* **Exercise requirements**: Reproduce each line of the listing exactly.
====
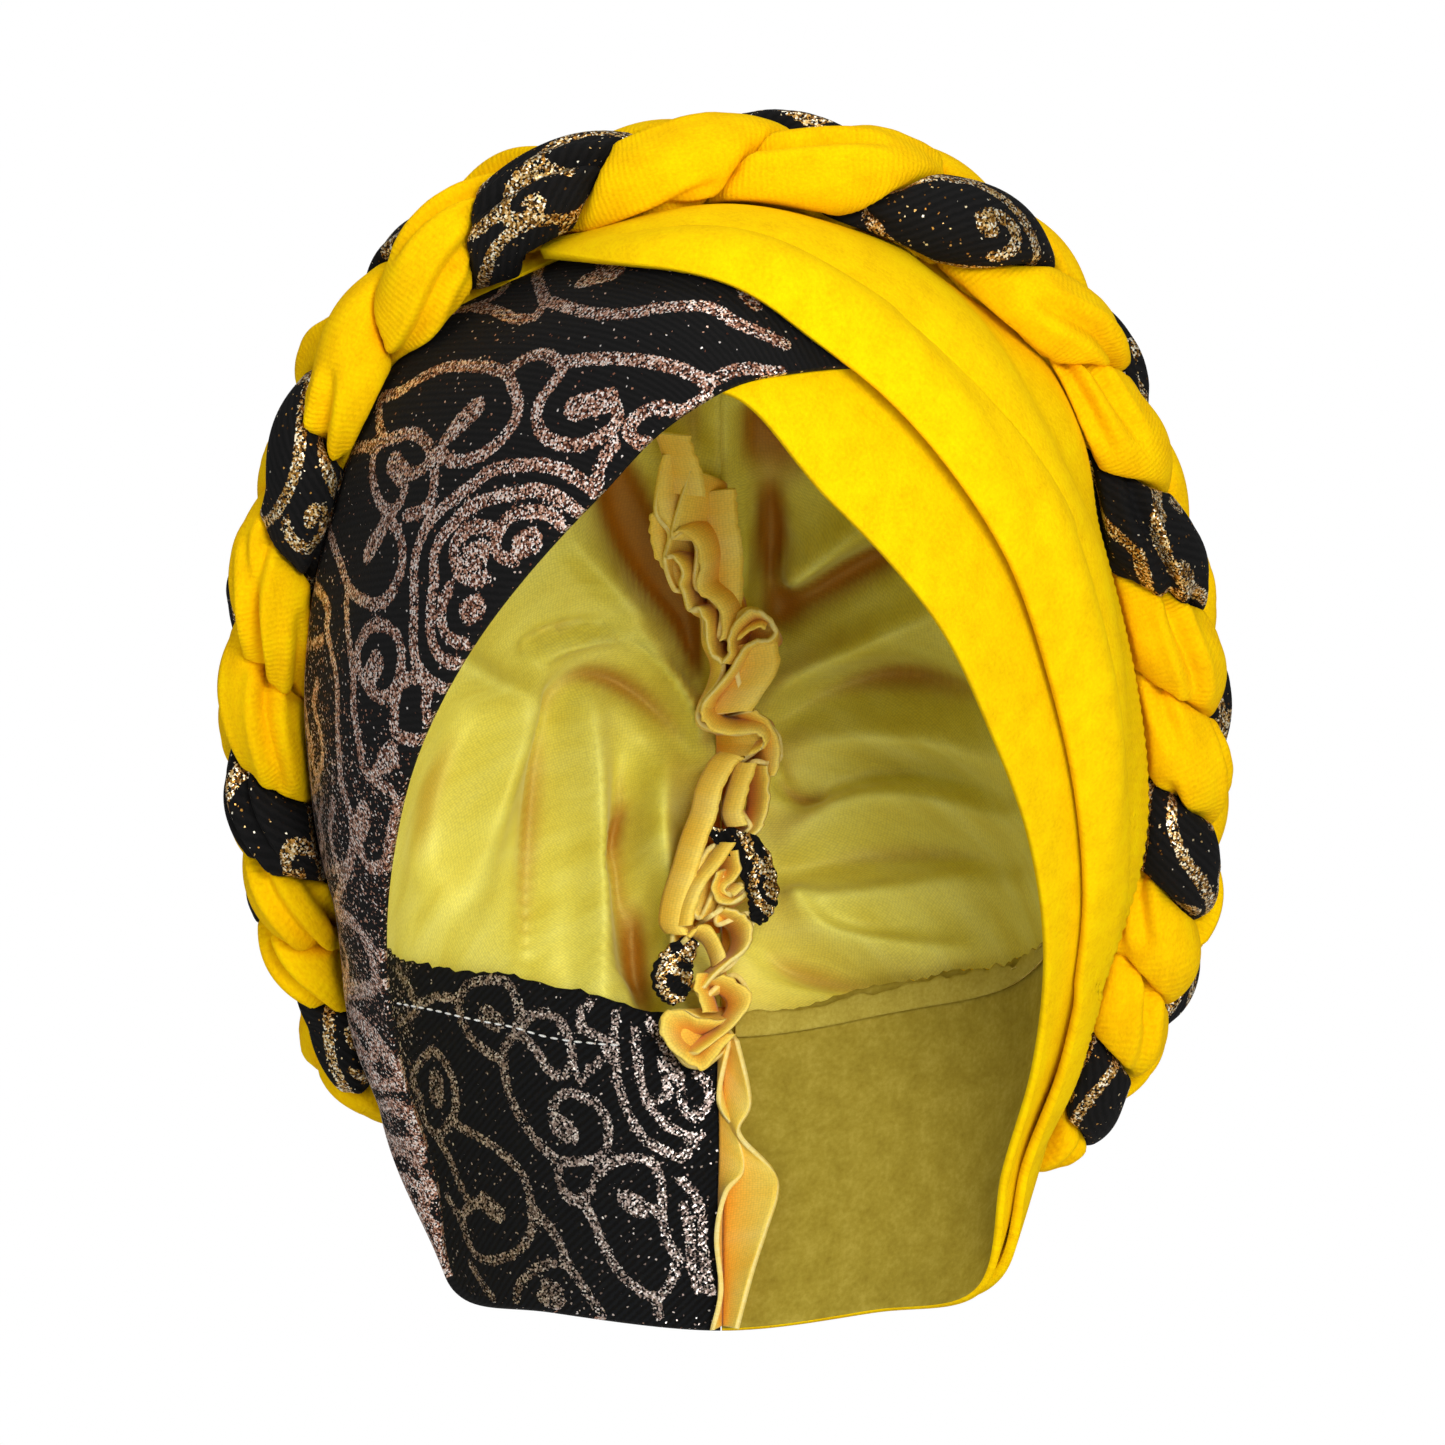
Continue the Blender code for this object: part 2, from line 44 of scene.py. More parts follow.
headMiddle = np.array([0.0, 15.0, -110.0])
cameraDistance = 1300.0
cameraHeight = -109.5
pictureWidth = 1445 * 0.22  # what the photograph spans at the middle of the cap


# Curves and surfaces

def curve(rows, at):  # a smooth line through rows of numbers
    rows = np.asarray(rows, float)
    at = np.clip(np.asarray(at, float), 0.0, len(rows) - 1.0)
    first = np.minimum(at.astype(int), len(rows) - 2)
    part = (at - first)[..., None]
    before, start = rows[np.maximum(first - 1, 0)], rows[first]
    end, after = rows[first + 1], rows[np.minimum(first + 2, len(rows) - 1)]
    bend = 2 * before - 5 * start + 4 * end - after
    turn = 3 * start - before - 3 * end + after
    return 0.5 * (2 * start + (end - before) * part + bend * part**2 + turn * part**3)


def unit(vectors):
    return vectors / np.linalg.norm(vectors, axis=-1, keepdims=True)


def ramp(value, start, end):
    share = np.clip((value - start) / (end - start), 0.0, 1.0)
    return share * share * (3 - 2 * share)


def ripple(a, b, length, seed):  # soft uneven waves from -1 to 1, about that many millimetres long
    draw = np.random.default_rng(seed)
    total = 0.0 * a
    for _ in range(6):
        heading, phase = draw.uniform(0, math.pi), draw.uniform(0, 2 * math.pi)
        stretch = draw.uniform(0.7, 1.5)
        turn = 2 * math.pi * (a * math.cos(heading) + b * math.sin(heading)) * stretch / length
        total = total + np.sin(turn + phase)
    return total / 6 * 1.6


def pictureOf(point):  # where a point is seen from the front, on the plane through the middle of the cap
    shrink = cameraDistance / (cameraDistance + point[..., 1])
    return point[..., 0] * shrink, cameraHeight + (point[..., 2] - cameraHeight) * shrink


# The headband: each section of it from the centre back, by the right side, to the forehead.
# rim right, rim left, rim y, rim z, top right, top left, top y, top z, bulge, where the crown joins
headbandRows = [
    (0.0, 0.0, 80.0, -251.0, 0.0, 0.0, 103.0, -179.0, 2.0, 0.81),
    (34.6, 38.5, 72.0, -246.0, 42.0, 43.0, 94.0, -171.0, 2.5, 0.81),
    (58.2, 59.4, 48.0, -238.5, 67.0, 69.0, 75.0, -164.0, 3.5, 0.82),
    (63.3, 64.3, 34.0, -211.0, 78.0, 76.0, 59.0, -153.0, 5.0, 0.86),
    (69.2, 70.7, 17.0, -186.0, 84.0, 80.5, 47.0, -139.0, 6.5, 0.90),
    (70.6, 73.2, -4.0, -160.0, 87.5, 83.0, 34.0, -118.0, 8.0, 0.92),
    (66.2, 70.0, -25.0, -135.0, 85.0, 83.5, 20.0, -90.0, 9.0, 0.93),
    (57.2, 62.5, -44.0, -112.0, 77.0, 77.0, 6.0, -60.0, 10.0, 0.94),
    (44.5, 47.7, -64.0, -88.0, 64.0, 63.0, -8.0, -31.0, 11.0, 0.94),
    (22.8, 25.5, -79.0, -64.0, 37.0, 37.0, -21.0, -12.5, 11.5, 0.94),
    (0.4, 0.4, -85.0, -45.0, 0.0, 0.0, -27.0, -6.5, 12.0, 0.94),
]
headbandRight = [(r[0], r[2], r[3], r[4], r[6], r[7], r[8]) for r in headbandRows]
headbandLeft = [(-r[1], r[2], r[3], -r[5], r[6], r[7], r[8]) for r in headbandRows]
headbandLoop = [headbandLeft[1]] + headbandRight + headbandLeft[-2::-1] + [headbandRight[1]]
lastSection = 20.0
bandCloth = 1.8


def headband(section, across, lift):
    section, across, lift = np.broadcast_arrays(section, across, lift)
    row = curve(headbandLoop, section + 1)
    rim, top, bulge = row[..., 0:3], row[..., 3:6], row[..., 6:7]
    ahead = curve(headbandLoop, np.minimum(section + 1.05, lastSection + 2))
    behind = curve(headbandLoop, np.maximum(section + 0.95, 0))
    along = (ahead[..., 0:3] + ahead[..., 3:6]) - (behind[..., 0:3] + behind[..., 3:6])
    outward = unit(np.cross(top - rim, along))
    hump = (4 * across * (1 - across))[..., None]
    return rim + (top - rim) * across[..., None] + outward * (bulge * hump + lift[..., None])


# Finishes

def fromHex(colour):  # sRGB hex to the linear colour that a shader takes
    parts = [int(colour[place:place + 2], 16) / 255 for place in (1, 3, 5)]
    return [part / 12.92 if part <= 0.04045 else ((part + 0.055) / 1.055) ** 2.4 for part in parts] + [1.0]


def addNode(finish, kind, settings=(), links=(), **options):
    made = finish.node_tree.nodes.new(kind)
    for name, value in options.items():
        setattr(made, name, value)
    for socket, value in dict(settings).items():
        made.inputs[socket].default_value = value
    for socket, source in dict(links).items():
        finish.node_tree.links.new(source, made.inputs[socket])
    return made


def newFinish(name):
    finish = bpy.data.materials.new(name)
    finish.use_nodes = True
    return finish, finish.node_tree.nodes["Principled BSDF"]


def joinShader(finish, shader, settings, links):
    for socket, value in settings.items():
        shader.inputs[socket].default_value = value
    for socket, source in links.items():
        finish.node_tree.links.new(source, shader.inputs[socket])


def addRamp(finish, source, stops):  # stops are (place, hex colour)
    made = addNode(finish, "ShaderNodeValToRGB", links={"Fac": source})
    steps = made.color_ramp.elements
    while len(steps) < len(stops):
        steps.new(0.5)
    for step, (place, colour) in zip(steps, stops):
        step.position = place
        step.color = fromHex(colour)
    return made


def clothPlace(finish, along, across):  # the cloth's own map, in millimetres, stretched by two factors
    place = addNode(finish, "ShaderNodeUVMap", uv_map="clothMap")
    return addNode(finish, "ShaderNodeMapping", {"Scale": (along, across, 1.0)},
                   {"Vector": place.outputs["UV"]})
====
* **Task answer**:
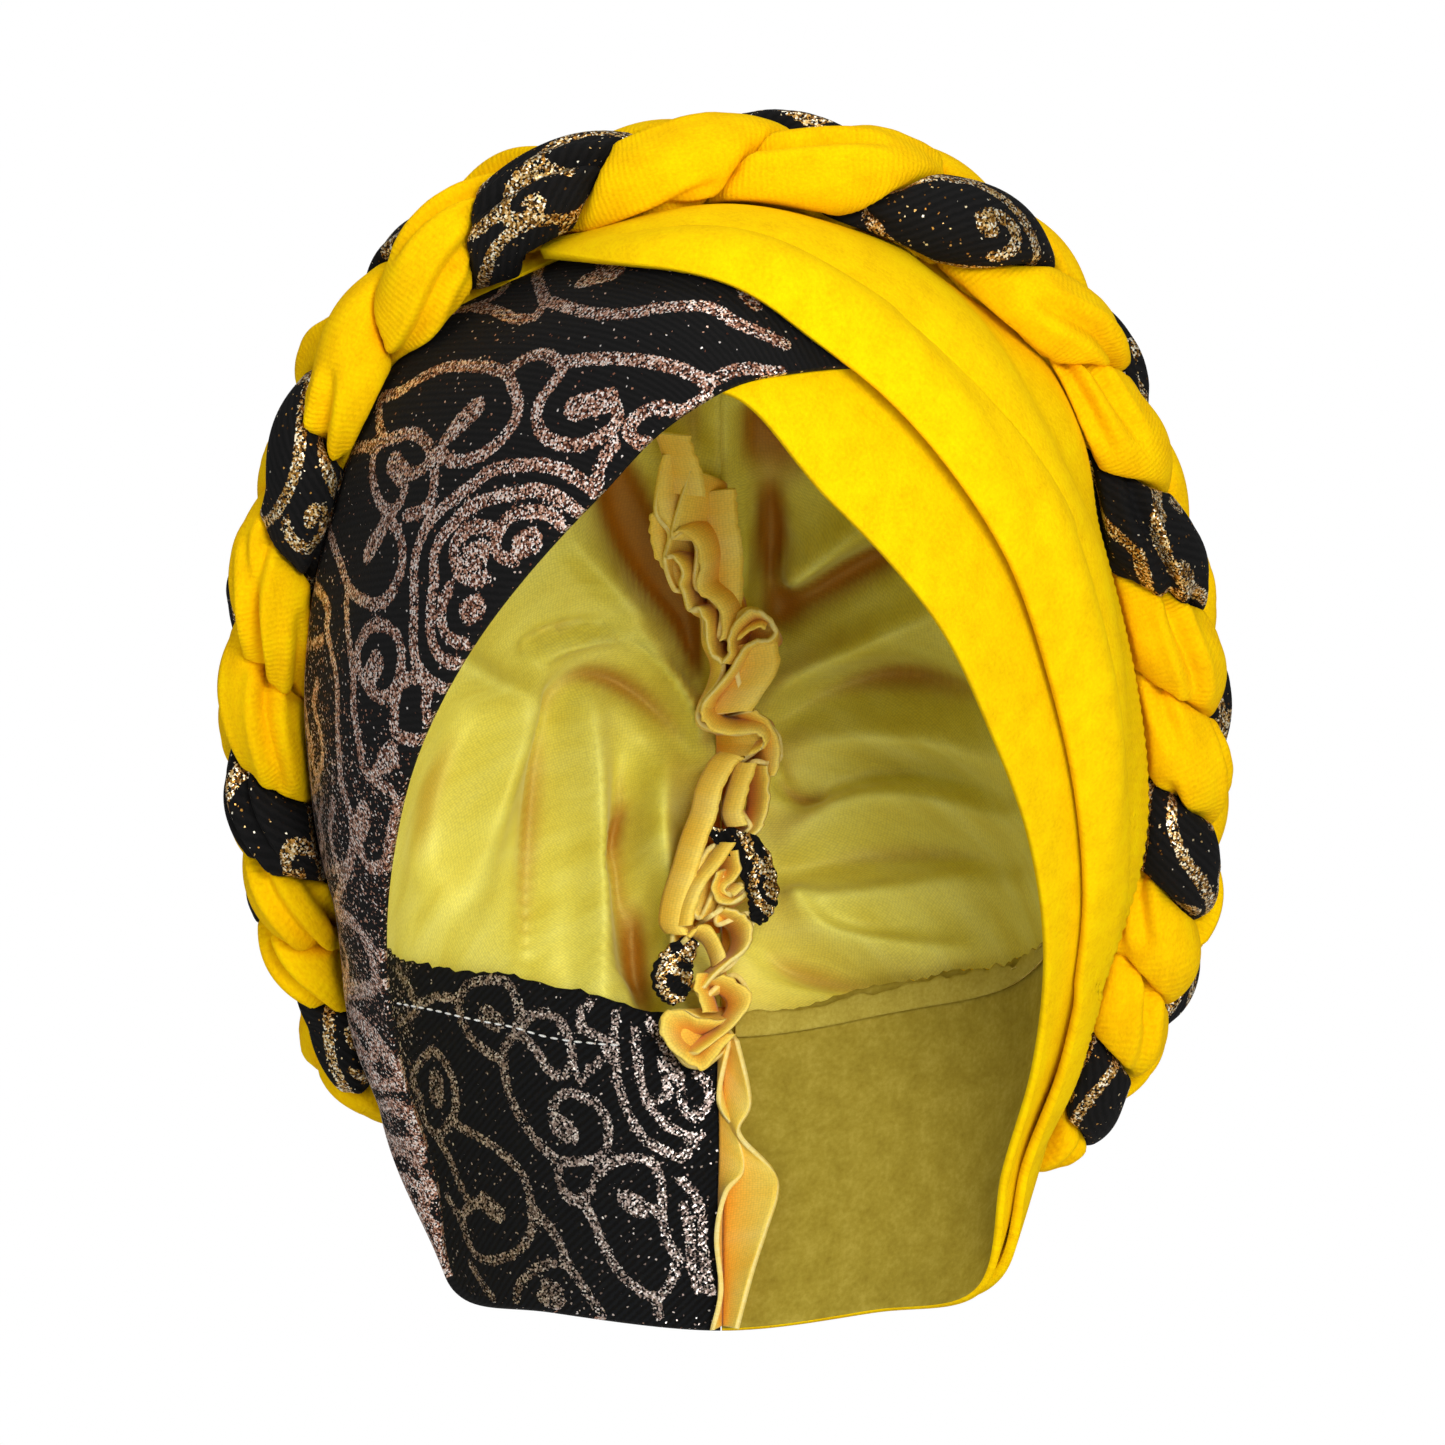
Continue the Blender code for this object: part 2, from line 44 of scene.py. More parts follow.
headMiddle = np.array([0.0, 15.0, -110.0])
cameraDistance = 1300.0
cameraHeight = -109.5
pictureWidth = 1445 * 0.22  # what the photograph spans at the middle of the cap


# Curves and surfaces

def curve(rows, at):  # a smooth line through rows of numbers
    rows = np.asarray(rows, float)
    at = np.clip(np.asarray(at, float), 0.0, len(rows) - 1.0)
    first = np.minimum(at.astype(int), len(rows) - 2)
    part = (at - first)[..., None]
    before, start = rows[np.maximum(first - 1, 0)], rows[first]
    end, after = rows[first + 1], rows[np.minimum(first + 2, len(rows) - 1)]
    bend = 2 * before - 5 * start + 4 * end - after
    turn = 3 * start - before - 3 * end + after
    return 0.5 * (2 * start + (end - before) * part + bend * part**2 + turn * part**3)


def unit(vectors):
    return vectors / np.linalg.norm(vectors, axis=-1, keepdims=True)


def ramp(value, start, end):
    share = np.clip((value - start) / (end - start), 0.0, 1.0)
    return share * share * (3 - 2 * share)


def ripple(a, b, length, seed):  # soft uneven waves from -1 to 1, about that many millimetres long
    draw = np.random.default_rng(seed)
    total = 0.0 * a
    for _ in range(6):
        heading, phase = draw.uniform(0, math.pi), draw.uniform(0, 2 * math.pi)
        stretch = draw.uniform(0.7, 1.5)
        turn = 2 * math.pi * (a * math.cos(heading) + b * math.sin(heading)) * stretch / length
        total = total + np.sin(turn + phase)
    return total / 6 * 1.6


def pictureOf(point):  # where a point is seen from the front, on the plane through the middle of the cap
    shrink = cameraDistance / (cameraDistance + point[..., 1])
    return point[..., 0] * shrink, cameraHeight + (point[..., 2] - cameraHeight) * shrink


# The headband: each section of it from the centre back, by the right side, to the forehead.
# rim right, rim left, rim y, rim z, top right, top left, top y, top z, bulge, where the crown joins
headbandRows = [
    (0.0, 0.0, 80.0, -251.0, 0.0, 0.0, 103.0, -179.0, 2.0, 0.81),
    (34.6, 38.5, 72.0, -246.0, 42.0, 43.0, 94.0, -171.0, 2.5, 0.81),
    (58.2, 59.4, 48.0, -238.5, 67.0, 69.0, 75.0, -164.0, 3.5, 0.82),
    (63.3, 64.3, 34.0, -211.0, 78.0, 76.0, 59.0, -153.0, 5.0, 0.86),
    (69.2, 70.7, 17.0, -186.0, 84.0, 80.5, 47.0, -139.0, 6.5, 0.90),
    (70.6, 73.2, -4.0, -160.0, 87.5, 83.0, 34.0, -118.0, 8.0, 0.92),
    (66.2, 70.0, -25.0, -135.0, 85.0, 83.5, 20.0, -90.0, 9.0, 0.93),
    (57.2, 62.5, -44.0, -112.0, 77.0, 77.0, 6.0, -60.0, 10.0, 0.94),
    (44.5, 47.7, -64.0, -88.0, 64.0, 63.0, -8.0, -31.0, 11.0, 0.94),
    (22.8, 25.5, -79.0, -64.0, 37.0, 37.0, -21.0, -12.5, 11.5, 0.94),
    (0.4, 0.4, -85.0, -45.0, 0.0, 0.0, -27.0, -6.5, 12.0, 0.94),
]
headbandRight = [(r[0], r[2], r[3], r[4], r[6], r[7], r[8]) for r in headbandRows]
headbandLeft = [(-r[1], r[2], r[3], -r[5], r[6], r[7], r[8]) for r in headbandRows]
headbandLoop = [headbandLeft[1]] + headbandRight + headbandLeft[-2::-1] + [headbandRight[1]]
lastSection = 20.0
bandCloth = 1.8


def headband(section, across, lift):
    section, across, lift = np.broadcast_arrays(section, across, lift)
    row = curve(headbandLoop, section + 1)
    rim, top, bulge = row[..., 0:3], row[..., 3:6], row[..., 6:7]
    ahead = curve(headbandLoop, np.minimum(section + 1.05, lastSection + 2))
    behind = curve(headbandLoop, np.maximum(section + 0.95, 0))
    along = (ahead[..., 0:3] + ahead[..., 3:6]) - (behind[..., 0:3] + behind[..., 3:6])
    outward = unit(np.cross(top - rim, along))
    hump = (4 * across * (1 - across))[..., None]
    return rim + (top - rim) * across[..., None] + outward * (bulge * hump + lift[..., None])


# Finishes

def fromHex(colour):  # sRGB hex to the linear colour that a shader takes
    parts = [int(colour[place:place + 2], 16) / 255 for place in (1, 3, 5)]
    return [part / 12.92 if part <= 0.04045 else ((part + 0.055) / 1.055) ** 2.4 for part in parts] + [1.0]


def addNode(finish, kind, settings=(), links=(), **options):
    made = finish.node_tree.nodes.new(kind)
    for name, value in options.items():
        setattr(made, name, value)
    for socket, value in dict(settings).items():
        made.inputs[socket].default_value = value
    for socket, source in dict(links).items():
        finish.node_tree.links.new(source, made.inputs[socket])
    return made


def newFinish(name):
    finish = bpy.data.materials.new(name)
    finish.use_nodes = True
    return finish, finish.node_tree.nodes["Principled BSDF"]


def joinShader(finish, shader, settings, links):
    for socket, value in settings.items():
        shader.inputs[socket].default_value = value
    for socket, source in links.items():
        finish.node_tree.links.new(source, shader.inputs[socket])


def addRamp(finish, source, stops):  # stops are (place, hex colour)
    made = addNode(finish, "ShaderNodeValToRGB", links={"Fac": source})
    steps = made.color_ramp.elements
    while len(steps) < len(stops):
        steps.new(0.5)
    for step, (place, colour) in zip(steps, stops):
        step.position = place
        step.color = fromHex(colour)
    return made


def clothPlace(finish, along, across):  # the cloth's own map, in millimetres, stretched by two factors
    place = addNode(finish, "ShaderNodeUVMap", uv_map="clothMap")
    return addNode(finish, "ShaderNodeMapping", {"Scale": (along, across, 1.0)},
                   {"Vector": place.outputs["UV"]})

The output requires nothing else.